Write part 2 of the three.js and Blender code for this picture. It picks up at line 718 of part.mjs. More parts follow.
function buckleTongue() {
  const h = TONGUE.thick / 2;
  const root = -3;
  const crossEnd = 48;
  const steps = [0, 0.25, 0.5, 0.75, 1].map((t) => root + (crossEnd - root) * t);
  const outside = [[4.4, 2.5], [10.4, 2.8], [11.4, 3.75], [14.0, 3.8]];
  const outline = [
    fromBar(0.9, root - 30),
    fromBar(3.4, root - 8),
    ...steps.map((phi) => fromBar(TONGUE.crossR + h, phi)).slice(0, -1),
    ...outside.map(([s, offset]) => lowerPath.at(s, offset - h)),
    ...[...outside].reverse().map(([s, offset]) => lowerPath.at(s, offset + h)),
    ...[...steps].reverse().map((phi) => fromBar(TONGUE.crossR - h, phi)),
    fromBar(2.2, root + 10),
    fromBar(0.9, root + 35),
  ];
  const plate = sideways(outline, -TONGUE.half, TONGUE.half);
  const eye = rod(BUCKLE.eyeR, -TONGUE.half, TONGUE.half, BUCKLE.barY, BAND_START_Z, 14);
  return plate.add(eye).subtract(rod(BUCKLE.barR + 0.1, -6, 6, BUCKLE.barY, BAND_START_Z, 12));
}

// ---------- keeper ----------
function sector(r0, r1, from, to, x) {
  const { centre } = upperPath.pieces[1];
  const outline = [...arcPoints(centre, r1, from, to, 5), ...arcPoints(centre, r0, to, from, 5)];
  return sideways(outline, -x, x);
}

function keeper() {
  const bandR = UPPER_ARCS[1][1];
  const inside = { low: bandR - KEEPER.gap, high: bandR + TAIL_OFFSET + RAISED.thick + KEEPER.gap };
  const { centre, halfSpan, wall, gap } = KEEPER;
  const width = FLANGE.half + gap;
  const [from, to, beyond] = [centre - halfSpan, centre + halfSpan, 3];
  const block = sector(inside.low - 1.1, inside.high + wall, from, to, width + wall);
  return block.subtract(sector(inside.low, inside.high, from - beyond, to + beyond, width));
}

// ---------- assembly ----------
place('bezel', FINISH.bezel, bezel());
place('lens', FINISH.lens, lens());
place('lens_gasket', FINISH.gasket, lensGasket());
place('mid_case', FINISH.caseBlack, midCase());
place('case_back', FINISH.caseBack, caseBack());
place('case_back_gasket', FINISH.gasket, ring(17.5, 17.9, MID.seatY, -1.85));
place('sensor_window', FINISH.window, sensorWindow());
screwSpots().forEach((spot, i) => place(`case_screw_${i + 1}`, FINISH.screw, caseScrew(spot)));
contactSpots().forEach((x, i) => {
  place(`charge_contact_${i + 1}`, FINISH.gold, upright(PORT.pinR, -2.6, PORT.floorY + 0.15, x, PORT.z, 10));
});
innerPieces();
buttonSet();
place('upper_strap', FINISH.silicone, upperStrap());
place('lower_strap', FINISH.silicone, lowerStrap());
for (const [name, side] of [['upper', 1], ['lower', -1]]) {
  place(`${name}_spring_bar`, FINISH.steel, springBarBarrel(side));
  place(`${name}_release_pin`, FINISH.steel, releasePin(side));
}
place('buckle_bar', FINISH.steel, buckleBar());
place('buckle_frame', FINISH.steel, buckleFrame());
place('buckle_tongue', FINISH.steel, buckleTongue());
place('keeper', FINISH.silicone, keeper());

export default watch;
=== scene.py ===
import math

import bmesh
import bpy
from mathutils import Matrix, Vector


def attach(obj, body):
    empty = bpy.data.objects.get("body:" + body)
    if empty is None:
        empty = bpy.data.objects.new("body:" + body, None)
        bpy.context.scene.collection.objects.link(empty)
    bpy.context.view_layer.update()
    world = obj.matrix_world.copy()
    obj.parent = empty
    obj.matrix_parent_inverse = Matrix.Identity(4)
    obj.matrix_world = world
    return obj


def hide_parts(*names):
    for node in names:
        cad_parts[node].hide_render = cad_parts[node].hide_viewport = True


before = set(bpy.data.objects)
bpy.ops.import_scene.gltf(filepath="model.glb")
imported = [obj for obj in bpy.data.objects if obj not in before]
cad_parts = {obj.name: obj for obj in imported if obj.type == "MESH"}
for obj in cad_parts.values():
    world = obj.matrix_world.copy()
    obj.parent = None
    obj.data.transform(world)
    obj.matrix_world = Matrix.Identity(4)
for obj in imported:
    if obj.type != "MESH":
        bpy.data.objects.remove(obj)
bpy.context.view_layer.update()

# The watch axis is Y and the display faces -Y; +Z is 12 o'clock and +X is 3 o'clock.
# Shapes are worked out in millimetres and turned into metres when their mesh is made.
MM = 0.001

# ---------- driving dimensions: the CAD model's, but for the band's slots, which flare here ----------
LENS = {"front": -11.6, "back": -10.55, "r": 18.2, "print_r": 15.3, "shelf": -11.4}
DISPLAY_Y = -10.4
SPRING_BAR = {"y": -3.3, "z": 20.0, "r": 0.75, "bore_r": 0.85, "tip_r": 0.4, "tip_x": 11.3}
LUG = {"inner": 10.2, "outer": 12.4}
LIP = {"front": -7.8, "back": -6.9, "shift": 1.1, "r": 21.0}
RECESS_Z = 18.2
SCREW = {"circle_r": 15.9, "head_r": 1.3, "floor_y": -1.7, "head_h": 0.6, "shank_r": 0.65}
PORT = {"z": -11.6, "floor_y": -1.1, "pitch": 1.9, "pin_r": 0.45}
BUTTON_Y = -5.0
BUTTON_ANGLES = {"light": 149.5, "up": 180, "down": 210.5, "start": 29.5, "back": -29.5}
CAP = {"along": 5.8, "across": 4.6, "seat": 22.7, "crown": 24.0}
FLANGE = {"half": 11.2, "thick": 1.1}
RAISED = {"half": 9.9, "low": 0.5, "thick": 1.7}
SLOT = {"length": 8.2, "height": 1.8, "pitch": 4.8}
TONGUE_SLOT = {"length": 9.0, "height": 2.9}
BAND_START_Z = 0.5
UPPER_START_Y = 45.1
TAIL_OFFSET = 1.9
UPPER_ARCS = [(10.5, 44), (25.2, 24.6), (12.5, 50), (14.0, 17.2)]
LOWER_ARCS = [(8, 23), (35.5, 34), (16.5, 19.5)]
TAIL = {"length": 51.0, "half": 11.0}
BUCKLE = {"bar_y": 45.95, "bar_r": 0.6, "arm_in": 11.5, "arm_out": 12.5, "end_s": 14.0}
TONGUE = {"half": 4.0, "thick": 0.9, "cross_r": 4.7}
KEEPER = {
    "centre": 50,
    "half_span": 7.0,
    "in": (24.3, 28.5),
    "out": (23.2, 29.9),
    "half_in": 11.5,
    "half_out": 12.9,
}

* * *

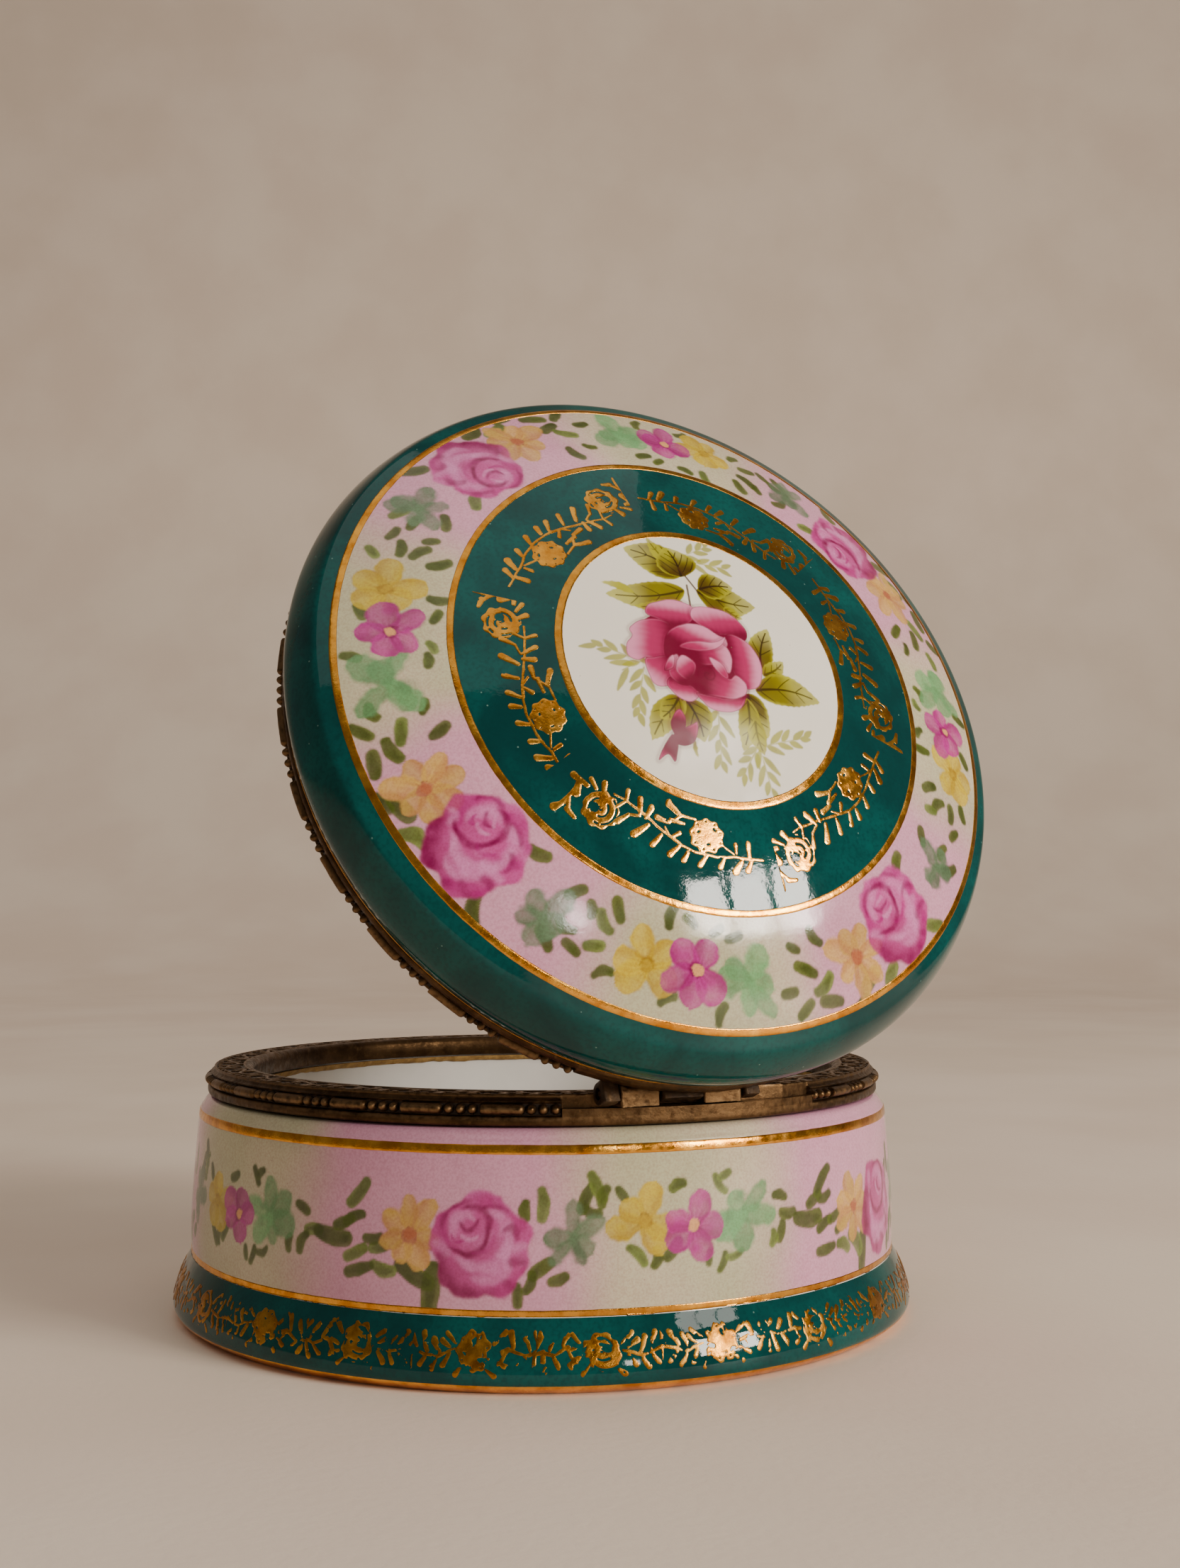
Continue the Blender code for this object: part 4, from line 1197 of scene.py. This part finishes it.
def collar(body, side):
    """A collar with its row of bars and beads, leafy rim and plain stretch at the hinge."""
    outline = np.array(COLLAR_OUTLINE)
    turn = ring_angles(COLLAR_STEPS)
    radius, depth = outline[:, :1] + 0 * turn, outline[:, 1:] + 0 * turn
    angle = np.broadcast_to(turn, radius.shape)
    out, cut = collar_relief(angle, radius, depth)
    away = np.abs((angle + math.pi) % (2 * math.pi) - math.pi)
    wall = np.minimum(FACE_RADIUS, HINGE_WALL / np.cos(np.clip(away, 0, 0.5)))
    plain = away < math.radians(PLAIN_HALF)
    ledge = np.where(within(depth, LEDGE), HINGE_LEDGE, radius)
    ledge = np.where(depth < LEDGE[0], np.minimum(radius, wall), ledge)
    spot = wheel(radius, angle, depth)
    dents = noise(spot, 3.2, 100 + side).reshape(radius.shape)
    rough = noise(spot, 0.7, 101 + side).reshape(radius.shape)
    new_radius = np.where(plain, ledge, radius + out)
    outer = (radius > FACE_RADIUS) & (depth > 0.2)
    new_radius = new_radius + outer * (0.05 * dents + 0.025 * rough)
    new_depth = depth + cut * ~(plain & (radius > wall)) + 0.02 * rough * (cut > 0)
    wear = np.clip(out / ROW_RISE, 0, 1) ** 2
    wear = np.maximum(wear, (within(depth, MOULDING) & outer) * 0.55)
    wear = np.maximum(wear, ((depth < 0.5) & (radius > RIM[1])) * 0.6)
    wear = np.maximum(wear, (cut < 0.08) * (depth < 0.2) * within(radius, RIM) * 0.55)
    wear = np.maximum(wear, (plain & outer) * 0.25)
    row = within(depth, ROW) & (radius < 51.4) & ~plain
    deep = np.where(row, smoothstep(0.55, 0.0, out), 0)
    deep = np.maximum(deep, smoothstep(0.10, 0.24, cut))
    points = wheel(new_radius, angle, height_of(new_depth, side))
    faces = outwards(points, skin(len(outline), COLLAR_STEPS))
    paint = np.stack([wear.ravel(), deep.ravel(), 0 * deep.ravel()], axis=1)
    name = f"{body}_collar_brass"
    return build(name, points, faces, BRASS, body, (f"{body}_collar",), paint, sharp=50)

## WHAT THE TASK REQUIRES
Show the lines of the data that hold the word "context".

## CORRECT OUTPUT
        bpy.context.scene.collection.objects.link(empty)
    bpy.context.view_layer.update()
bpy.context.view_layer.update()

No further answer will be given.